Fortunately, The House With the Clock in Its Walls gets better. In several crisply comic scenes, Black is paired with Blanchett, who plays a neighboring witch in smashing violet skirt ensembles; the two rat-a-tat insults at each other like a vaudevillian comedy duo, their characters clearly amused at each other’s skills. The plot kicks in with a strong, spooky sequence involving Lewis being awoken, in the middle of the night, by Uncle Jonathan taking an ax to a wall inside the house. He’s convinced there is some kind of clock in there, and he has tried to drown out its tolling with all those other clocks. Compounding that creepiness is the lone rule that this most unorthodox of guardians lays down for his nephew: Never, ever open the house’s one locked door.

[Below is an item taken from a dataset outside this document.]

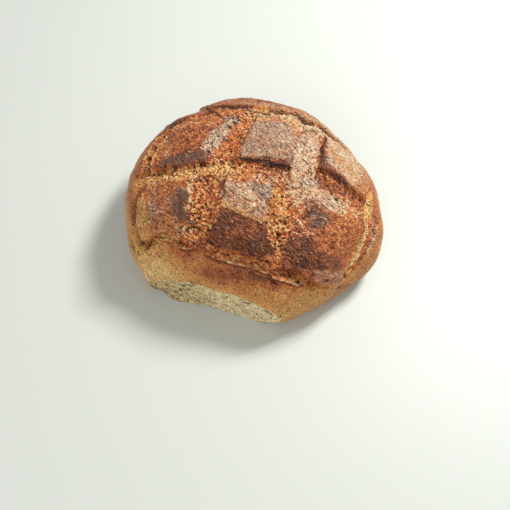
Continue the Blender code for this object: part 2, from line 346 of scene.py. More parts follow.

While we wait for the deliciously inevitable, Lewis gets sent to the local elementary school, where the dreamy weird kid faces the world’s disinterest in dreamy weird kids. This stretch of the film reveals a lightness and sensitivity that’s new for Roth, director of the Hostel films and the defiantly unnecessary recent Death Wish remake. They’re funny, too, even as they tread into A Christmas Story territory, complete with coonskin caps and Ovaltine. Touchingly, it’s Lewis’ desire to fit in with other kids that finally brings him to flout Jonathan’s warning. Soon, he’s lugging a junior Necronomicon off to a lavishly eerie graveyard. The result of the blood magic he performs there is a series of inventive, funny, just-frightening-enough horror-comedy set pieces that split the difference between Goosebumps and a good Tim Burton film. Once in a while, Roth’s Cabin Fever sadism sharpens the scares just enough to keep kids on edge. When all hell breaks loose, Vaccaro, like the child actors in a Steven Spielberg film, screams and panics as if he’s truly harrowed. Roth and Vaccaro also find the heart of scenes where Lewis faces the trauma of having lost his parents.

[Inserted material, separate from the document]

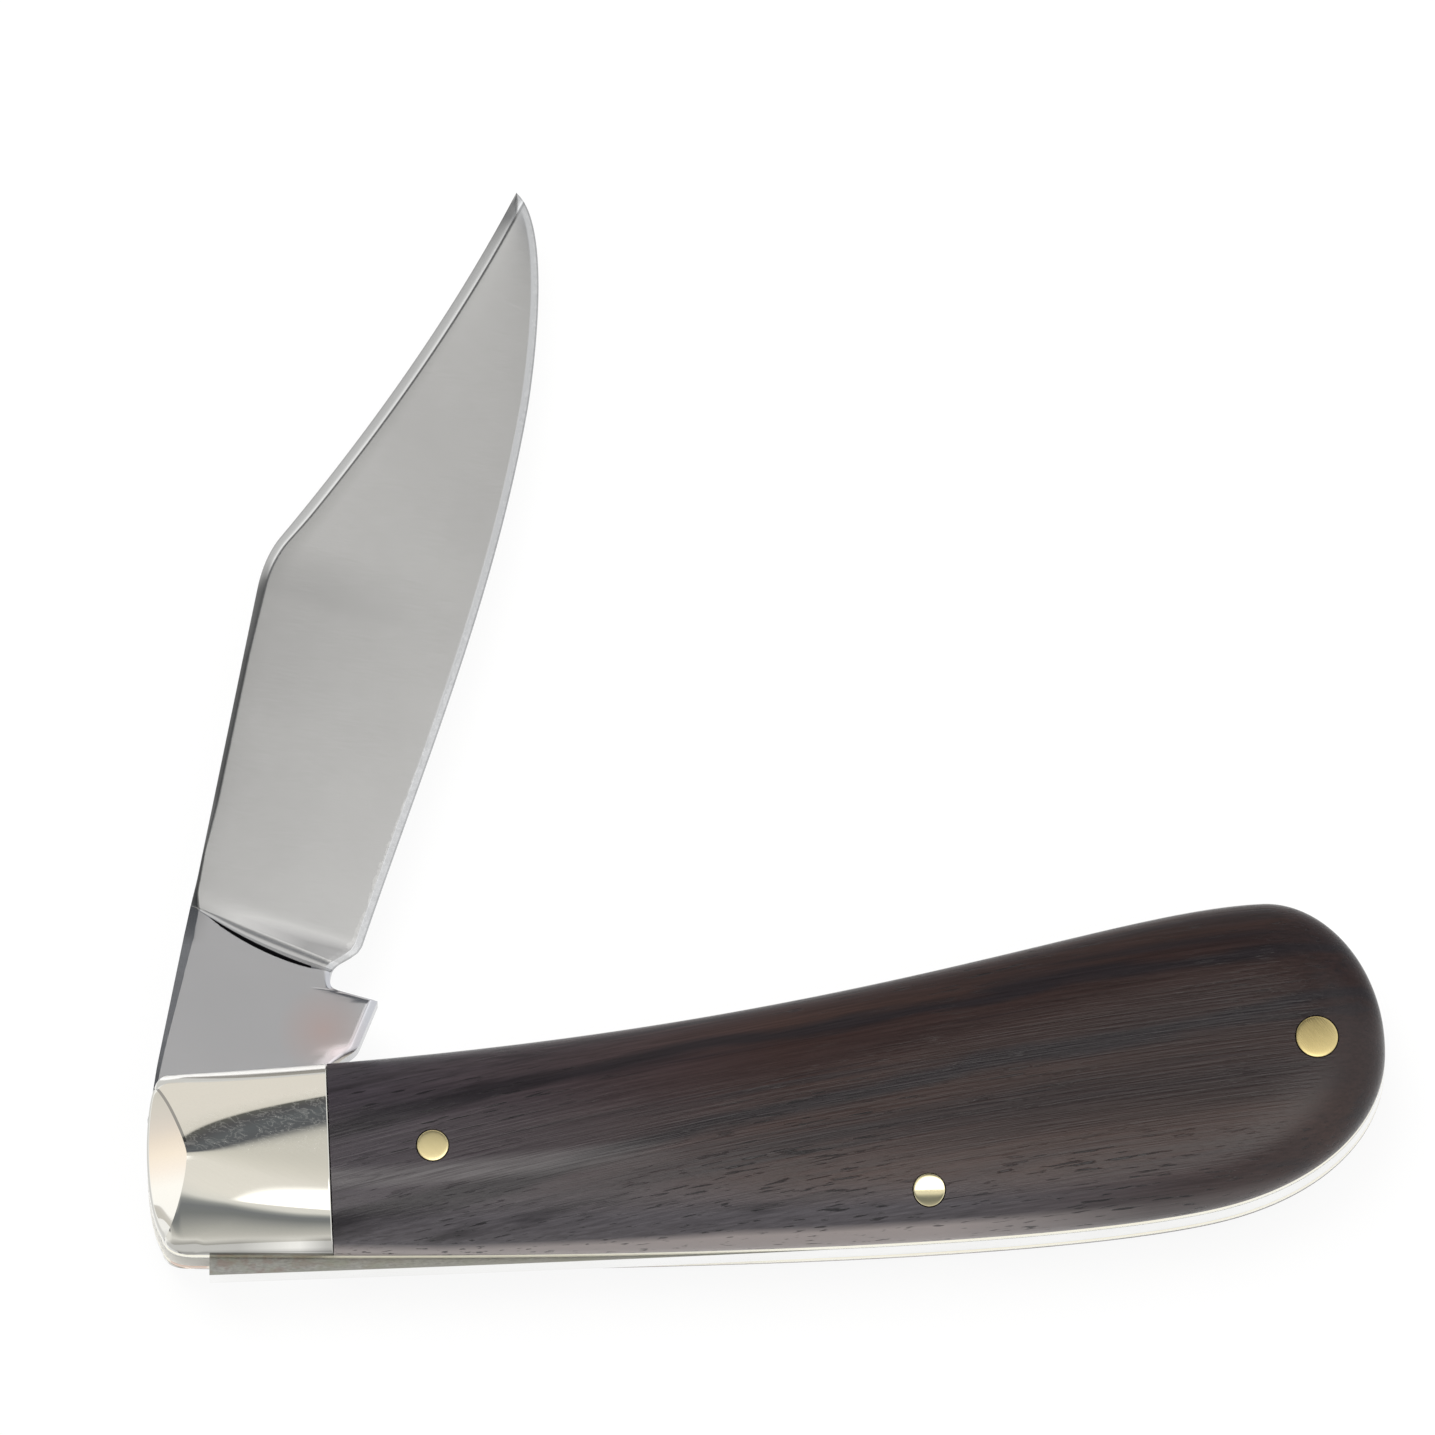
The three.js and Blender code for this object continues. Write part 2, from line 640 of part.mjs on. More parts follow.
// The nail nick is the mark of a large thin disc with a tapered rim
function nickCutter() {
  const radius = (NICK_LENGTH ** 2 / 4 + NICK_DEPTH ** 2) / (2 * NICK_DEPTH);
  const geometry = new THREE.CylinderGeometry(radius, radius - NICK_DEPTH, NICK_HEIGHT, 4 * PIN_SIDES);
  const face = blend(spineHalf(NICK_X), SHOULDER_HALF, NICK_BELOW_SPINE / (spineY - BELLY_Y));
  const y = spineY - NICK_BELOW_SPINE - NICK_HEIGHT / 2;
  geometry.translate(NICK_X, y, NICK_DEPTH - face - radius);
  return toSolid(geometry);
}

function makeBlade() {
  const hole = pin(0, 0, PIVOT_PIN_RADIUS + PIVOT_FIT, -CROWN, CROWN);
  return groundBlade().add(makeTang()).subtract(nickCutter()).subtract(hole);
}

const liner = makeLiner();
const bolster = makeBolster();
const scale = makeScale();

const handle = new THREE.Group();
for (const [side, place] of [['front', (solid) => solid], ['back', mirrored]]) {
  handle.add(part(`${side}_liner`, place(liner), brass));
  handle.add(part(`${side}_bolster`, place(bolster), nickelSilver));
  handle.add(part(`${side}_scale`, place(scale), rosewood));
  handle.add(part(`${side}_scale_pin`, place(makeShortPin(pins.scale)), brass));
  handle.add(part(`${side}_bolster_rivet_1`, place(makeShortPin(pins.rivet_1)), nickelSilver));
  handle.add(part(`${side}_bolster_rivet_2`, place(makeShortPin(pins.rivet_2)), nickelSilver));
}
handle.add(part('pivot_pin', makeThroughPin(pins.pivot), nickelSilver));
handle.add(part('center_spring_pin', makeThroughPin(pins.center), brass));
handle.add(part('end_spring_pin', makeThroughPin(pins.end), brass));

const backspring = part('backspring', makeSpring(), springSteel);

const blade = part('blade', makeBlade(), steel);
blade.rotation.z = THREE.MathUtils.degToRad(REST_ANGLE);

const knife = new THREE.Group();
knife.add(handle, backspring, blade);
knife.position.z = MIDDLE_Z;

export default knife;
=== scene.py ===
# Folding pocket knife: the looks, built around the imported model.
# Sizes are in millimetres, measured from the middle plane; Skin.build turns them into metres.
import math

import bmesh
import bpy
import numpy as np
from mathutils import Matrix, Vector
from mathutils.geometry import tessellate_polygon


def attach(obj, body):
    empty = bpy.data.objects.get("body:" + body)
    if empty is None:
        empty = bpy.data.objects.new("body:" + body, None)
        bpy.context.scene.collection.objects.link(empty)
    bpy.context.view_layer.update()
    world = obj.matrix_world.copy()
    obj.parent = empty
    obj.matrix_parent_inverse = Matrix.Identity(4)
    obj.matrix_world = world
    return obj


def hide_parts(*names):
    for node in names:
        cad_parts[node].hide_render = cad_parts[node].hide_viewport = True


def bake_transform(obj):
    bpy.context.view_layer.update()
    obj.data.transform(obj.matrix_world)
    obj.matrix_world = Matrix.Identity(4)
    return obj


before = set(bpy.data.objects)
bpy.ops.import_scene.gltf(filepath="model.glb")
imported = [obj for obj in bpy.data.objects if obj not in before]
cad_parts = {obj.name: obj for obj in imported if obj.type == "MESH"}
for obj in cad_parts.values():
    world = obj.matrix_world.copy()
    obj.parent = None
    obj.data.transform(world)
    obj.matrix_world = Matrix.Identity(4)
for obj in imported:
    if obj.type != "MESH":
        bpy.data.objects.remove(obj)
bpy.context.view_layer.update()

MM = 0.001
MERGE = 0.002
CIRCLE_STEPS = 48

# Stack, from the middle plane outwards
SLOT_HALF = 1.35
LINER_TOP = 2.25
COVER_THICKNESS = 3.75
CROWN = LINER_TOP + COVER_THICKNESS
MIDDLE_Z = CROWN
SPRING_HALF = 1.3
BLADE_HALF = 1.25

# Handle outline
FRONT_X = -6.9
HEAD_X = -6.1
HEAD_TOP_Y = 6.75
HEAD_BACK_Y = -7.3
CORNER = 1.4
CREST = (78.4, 20.25)
BUTT = (87.95, 8.6)
BUTT_LOW = (75.4, -3.6)
CORE_END_X = BUTT[0] - 11.8
BOLSTER_END_X = 7.13
JOINT_TURN = math.radians(2.2)
JOINT_GAP = 0.03

# Cover section
RIDGE_POWER = 1.35
BOLSTER_POWER = 3.6
WAIST_X = 33
WAIST_POWER = 2.5
SWELL_POWER = 4.5
FACET_LENGTH = 3.06
FACET_DROP = 2.6
FACET_TURN = math.radians(5)
FACET_CROWN_RADIUS = 60
FACET_X = FRONT_X + FACET_LENGTH
CORNER_EASES = ((1.0, 0.22, -3.6, -2.2), (0.8, 0.2, 4.6, 1.6))
BORDER_ROWS = 3
RIM_RADIUS = 0.2
JOINT_RADIUS = 0.14
RIM_FLOOR = LINER_TOP + 0.02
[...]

After Ghostbumps and Jumanji, Black has claimed as his own the role of unhinged adult in slightly gross children’s movies. He is excellent here, serving both as avuncular host — to Lewis and to viewers — and a source of goofball danger. I realized, while watching him chasten a CGI beastie for its reckless farting, that I don’t miss the wilder Black of School of Rock or Tenacious D nearly as much as I appreciate the thought of kids being treated to so skilled and eager a performer. Blanchett is spry, loose-limbed and immensely likable, and the grand pleasure of watching her smash her skull into that pumpkin is matched, almost, by the vision of Black and Kyle MacLachlan performing vintage magic — viewed through a kinescope. If putting up with a gassy griffin is the price we have to pay to see that, I guess it’s worth it.